## YOUR TASK
Return only the stretch of the material below that begins with the line containing "seam_knuckles() strip_section();" and ends with the line containing "before = set(bpy.data.objects)", exactly; both of those lines belong to it.

## GIVEN MATERIAL
BEGIN

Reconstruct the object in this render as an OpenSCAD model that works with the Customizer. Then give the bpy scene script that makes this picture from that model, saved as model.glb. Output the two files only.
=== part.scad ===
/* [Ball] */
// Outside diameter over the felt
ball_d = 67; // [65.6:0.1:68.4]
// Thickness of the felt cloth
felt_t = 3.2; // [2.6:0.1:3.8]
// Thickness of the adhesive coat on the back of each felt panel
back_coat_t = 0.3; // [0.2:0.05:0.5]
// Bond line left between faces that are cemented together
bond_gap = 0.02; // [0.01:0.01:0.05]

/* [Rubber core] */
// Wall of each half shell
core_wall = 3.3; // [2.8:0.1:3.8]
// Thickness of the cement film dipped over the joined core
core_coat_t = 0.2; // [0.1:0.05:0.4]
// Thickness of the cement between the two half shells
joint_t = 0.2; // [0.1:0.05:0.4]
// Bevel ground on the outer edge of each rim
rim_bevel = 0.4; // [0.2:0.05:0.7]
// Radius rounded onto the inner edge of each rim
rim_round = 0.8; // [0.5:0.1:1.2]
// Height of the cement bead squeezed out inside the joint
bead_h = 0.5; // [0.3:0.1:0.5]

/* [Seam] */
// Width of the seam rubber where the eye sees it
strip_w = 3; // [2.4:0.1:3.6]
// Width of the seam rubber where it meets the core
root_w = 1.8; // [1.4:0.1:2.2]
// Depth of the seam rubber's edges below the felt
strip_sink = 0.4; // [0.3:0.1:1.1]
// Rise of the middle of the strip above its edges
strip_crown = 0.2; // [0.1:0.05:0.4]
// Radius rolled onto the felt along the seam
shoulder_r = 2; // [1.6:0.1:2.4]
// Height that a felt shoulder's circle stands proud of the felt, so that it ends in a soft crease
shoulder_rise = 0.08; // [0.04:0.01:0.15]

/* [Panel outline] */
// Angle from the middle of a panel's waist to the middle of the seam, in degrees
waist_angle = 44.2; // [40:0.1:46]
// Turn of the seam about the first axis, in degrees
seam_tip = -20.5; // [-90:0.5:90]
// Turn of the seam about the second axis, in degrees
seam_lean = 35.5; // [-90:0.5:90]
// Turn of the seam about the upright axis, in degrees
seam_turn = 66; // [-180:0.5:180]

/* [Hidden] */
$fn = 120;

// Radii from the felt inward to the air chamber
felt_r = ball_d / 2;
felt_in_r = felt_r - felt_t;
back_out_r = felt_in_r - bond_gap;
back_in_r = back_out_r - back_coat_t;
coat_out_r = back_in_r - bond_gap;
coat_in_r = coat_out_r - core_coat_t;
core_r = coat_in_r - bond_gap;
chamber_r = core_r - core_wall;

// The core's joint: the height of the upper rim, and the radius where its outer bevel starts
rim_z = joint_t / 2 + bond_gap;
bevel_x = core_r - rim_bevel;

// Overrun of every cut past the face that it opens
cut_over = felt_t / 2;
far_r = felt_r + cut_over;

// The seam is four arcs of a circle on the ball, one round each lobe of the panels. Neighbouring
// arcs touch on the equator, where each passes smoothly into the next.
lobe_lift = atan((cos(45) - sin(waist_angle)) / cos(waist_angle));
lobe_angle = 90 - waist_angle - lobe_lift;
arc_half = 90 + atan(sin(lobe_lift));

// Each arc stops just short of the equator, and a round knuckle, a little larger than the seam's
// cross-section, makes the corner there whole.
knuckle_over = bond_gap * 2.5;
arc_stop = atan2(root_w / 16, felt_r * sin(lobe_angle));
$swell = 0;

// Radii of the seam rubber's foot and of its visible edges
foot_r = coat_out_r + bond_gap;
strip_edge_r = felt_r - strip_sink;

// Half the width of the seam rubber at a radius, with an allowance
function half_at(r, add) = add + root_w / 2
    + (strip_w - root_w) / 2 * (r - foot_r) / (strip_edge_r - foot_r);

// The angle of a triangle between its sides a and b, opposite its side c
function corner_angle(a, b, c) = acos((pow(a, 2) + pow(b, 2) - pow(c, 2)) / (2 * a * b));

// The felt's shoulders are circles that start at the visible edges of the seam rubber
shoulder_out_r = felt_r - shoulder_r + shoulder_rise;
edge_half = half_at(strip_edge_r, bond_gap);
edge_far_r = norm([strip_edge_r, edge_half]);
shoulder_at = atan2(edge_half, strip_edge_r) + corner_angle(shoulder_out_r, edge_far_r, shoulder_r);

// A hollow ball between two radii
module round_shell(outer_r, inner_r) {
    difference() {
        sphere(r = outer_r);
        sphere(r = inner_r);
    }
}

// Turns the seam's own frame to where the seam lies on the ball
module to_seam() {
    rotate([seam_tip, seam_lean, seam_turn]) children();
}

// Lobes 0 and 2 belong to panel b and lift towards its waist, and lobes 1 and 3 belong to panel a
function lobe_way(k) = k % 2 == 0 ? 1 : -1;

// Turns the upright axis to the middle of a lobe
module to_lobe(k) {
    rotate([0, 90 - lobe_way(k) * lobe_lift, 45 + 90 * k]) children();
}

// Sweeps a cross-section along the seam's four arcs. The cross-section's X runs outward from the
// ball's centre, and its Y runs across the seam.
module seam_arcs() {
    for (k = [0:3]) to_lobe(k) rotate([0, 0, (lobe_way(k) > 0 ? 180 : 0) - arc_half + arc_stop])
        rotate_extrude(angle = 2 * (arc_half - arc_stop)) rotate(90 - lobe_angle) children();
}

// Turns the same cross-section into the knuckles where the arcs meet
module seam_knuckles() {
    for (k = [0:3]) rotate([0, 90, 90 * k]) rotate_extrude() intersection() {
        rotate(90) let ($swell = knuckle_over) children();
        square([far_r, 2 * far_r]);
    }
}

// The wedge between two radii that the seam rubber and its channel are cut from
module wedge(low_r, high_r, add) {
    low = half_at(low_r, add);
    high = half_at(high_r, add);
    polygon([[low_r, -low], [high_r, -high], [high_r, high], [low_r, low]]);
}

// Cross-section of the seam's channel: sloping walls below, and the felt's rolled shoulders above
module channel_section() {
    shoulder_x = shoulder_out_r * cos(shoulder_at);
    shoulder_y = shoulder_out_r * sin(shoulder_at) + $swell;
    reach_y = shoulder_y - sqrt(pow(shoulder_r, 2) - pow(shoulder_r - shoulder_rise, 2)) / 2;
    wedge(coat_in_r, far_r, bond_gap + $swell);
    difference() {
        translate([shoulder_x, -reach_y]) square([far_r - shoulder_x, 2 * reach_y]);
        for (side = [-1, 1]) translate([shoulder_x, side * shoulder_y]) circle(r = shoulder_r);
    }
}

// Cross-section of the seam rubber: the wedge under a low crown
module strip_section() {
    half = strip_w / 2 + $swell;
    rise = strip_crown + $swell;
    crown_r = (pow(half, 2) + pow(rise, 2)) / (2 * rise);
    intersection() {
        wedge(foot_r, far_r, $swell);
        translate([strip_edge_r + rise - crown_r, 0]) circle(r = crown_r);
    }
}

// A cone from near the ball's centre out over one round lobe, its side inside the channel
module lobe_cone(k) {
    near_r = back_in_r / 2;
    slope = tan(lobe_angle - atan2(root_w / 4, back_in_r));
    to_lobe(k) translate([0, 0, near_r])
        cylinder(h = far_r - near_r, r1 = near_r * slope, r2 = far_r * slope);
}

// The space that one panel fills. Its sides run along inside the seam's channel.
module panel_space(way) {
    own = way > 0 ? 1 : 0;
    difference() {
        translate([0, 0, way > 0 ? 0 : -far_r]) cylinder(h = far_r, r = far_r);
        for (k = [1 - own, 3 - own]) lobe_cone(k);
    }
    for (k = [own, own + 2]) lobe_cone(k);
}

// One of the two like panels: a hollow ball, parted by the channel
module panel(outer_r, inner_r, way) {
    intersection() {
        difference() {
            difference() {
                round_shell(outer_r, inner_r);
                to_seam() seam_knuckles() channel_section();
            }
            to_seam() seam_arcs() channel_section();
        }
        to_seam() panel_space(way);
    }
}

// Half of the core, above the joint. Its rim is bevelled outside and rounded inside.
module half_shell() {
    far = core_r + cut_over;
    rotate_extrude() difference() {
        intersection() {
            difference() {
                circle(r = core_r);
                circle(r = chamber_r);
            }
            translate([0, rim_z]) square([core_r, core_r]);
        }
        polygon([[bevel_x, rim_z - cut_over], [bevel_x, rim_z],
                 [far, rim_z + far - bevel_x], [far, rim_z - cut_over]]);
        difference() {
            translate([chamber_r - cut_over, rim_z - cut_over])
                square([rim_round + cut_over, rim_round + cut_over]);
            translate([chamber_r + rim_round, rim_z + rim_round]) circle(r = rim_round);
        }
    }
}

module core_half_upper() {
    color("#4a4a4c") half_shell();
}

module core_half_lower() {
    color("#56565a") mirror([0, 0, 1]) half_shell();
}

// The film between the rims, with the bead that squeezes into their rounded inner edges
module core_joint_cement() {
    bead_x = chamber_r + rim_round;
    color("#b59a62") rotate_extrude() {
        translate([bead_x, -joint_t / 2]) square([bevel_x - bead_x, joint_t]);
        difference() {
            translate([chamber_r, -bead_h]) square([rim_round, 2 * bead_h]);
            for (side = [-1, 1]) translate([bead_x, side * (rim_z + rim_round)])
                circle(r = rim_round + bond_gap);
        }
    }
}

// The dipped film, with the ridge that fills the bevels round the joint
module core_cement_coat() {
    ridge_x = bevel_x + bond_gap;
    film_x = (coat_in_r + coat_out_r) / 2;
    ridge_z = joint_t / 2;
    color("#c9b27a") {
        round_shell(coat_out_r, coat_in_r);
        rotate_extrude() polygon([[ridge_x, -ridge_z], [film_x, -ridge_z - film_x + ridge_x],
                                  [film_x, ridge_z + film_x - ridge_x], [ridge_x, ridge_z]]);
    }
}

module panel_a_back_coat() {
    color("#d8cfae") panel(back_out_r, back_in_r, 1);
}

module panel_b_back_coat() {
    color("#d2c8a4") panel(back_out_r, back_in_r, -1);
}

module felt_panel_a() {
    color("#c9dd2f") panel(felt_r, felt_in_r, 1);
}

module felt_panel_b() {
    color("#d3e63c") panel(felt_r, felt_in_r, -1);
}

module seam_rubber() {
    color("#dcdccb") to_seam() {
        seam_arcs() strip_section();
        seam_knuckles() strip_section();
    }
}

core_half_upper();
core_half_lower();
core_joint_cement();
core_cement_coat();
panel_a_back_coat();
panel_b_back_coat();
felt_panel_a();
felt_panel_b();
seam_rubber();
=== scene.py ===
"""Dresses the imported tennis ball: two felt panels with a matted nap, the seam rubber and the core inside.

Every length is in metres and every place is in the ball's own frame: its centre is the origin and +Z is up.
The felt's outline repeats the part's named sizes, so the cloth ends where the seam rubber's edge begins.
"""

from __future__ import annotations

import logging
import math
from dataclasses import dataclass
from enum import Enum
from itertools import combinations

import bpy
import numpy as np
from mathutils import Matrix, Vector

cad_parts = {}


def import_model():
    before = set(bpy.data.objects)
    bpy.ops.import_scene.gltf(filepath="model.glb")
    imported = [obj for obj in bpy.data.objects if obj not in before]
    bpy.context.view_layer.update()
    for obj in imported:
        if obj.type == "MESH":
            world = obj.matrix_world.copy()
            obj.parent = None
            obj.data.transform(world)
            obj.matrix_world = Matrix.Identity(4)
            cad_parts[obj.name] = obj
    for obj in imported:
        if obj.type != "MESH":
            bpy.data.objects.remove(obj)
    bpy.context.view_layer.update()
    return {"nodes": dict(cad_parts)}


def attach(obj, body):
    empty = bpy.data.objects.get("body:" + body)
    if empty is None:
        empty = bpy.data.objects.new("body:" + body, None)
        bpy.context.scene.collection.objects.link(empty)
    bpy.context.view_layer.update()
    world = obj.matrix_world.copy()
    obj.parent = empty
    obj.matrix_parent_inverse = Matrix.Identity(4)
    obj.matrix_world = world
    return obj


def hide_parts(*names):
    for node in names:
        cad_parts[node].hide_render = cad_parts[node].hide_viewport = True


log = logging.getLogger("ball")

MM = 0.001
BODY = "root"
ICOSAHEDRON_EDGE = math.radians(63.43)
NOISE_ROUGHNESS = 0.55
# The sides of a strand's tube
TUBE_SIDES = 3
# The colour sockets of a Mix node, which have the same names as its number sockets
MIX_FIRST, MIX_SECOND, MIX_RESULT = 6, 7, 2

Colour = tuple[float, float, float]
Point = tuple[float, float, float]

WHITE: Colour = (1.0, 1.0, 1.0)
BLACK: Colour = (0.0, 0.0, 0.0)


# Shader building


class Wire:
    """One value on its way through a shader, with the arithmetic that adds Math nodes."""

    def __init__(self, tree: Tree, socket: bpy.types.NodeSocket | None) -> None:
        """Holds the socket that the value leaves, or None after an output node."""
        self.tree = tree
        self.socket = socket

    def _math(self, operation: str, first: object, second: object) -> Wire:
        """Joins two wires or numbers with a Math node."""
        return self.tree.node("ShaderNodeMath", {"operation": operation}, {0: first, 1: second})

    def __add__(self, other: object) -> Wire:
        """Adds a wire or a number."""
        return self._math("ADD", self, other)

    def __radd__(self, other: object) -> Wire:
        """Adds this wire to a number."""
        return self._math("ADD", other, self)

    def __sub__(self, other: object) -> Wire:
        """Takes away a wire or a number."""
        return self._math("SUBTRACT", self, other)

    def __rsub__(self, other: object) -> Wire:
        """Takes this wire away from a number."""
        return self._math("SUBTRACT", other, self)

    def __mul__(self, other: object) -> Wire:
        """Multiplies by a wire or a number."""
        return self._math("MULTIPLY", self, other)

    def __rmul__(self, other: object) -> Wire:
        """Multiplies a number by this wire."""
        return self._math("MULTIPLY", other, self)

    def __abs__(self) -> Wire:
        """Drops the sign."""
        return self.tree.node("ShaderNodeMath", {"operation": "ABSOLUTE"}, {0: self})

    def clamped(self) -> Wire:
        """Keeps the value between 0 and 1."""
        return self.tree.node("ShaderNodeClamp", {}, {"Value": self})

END

## SOLUTION
        seam_knuckles() strip_section();
    }
}

core_half_upper();
core_half_lower();
core_joint_cement();
core_cement_coat();
panel_a_back_coat();
panel_b_back_coat();
felt_panel_a();
felt_panel_b();
seam_rubber();
=== scene.py ===
"""Dresses the imported tennis ball: two felt panels with a matted nap, the seam rubber and the core inside.

Every length is in metres and every place is in the ball's own frame: its centre is the origin and +Z is up.
The felt's outline repeats the part's named sizes, so the cloth ends where the seam rubber's edge begins.
"""

from __future__ import annotations

import logging
import math
from dataclasses import dataclass
from enum import Enum
from itertools import combinations

import bpy
import numpy as np
from mathutils import Matrix, Vector

cad_parts = {}


def import_model():
    before = set(bpy.data.objects)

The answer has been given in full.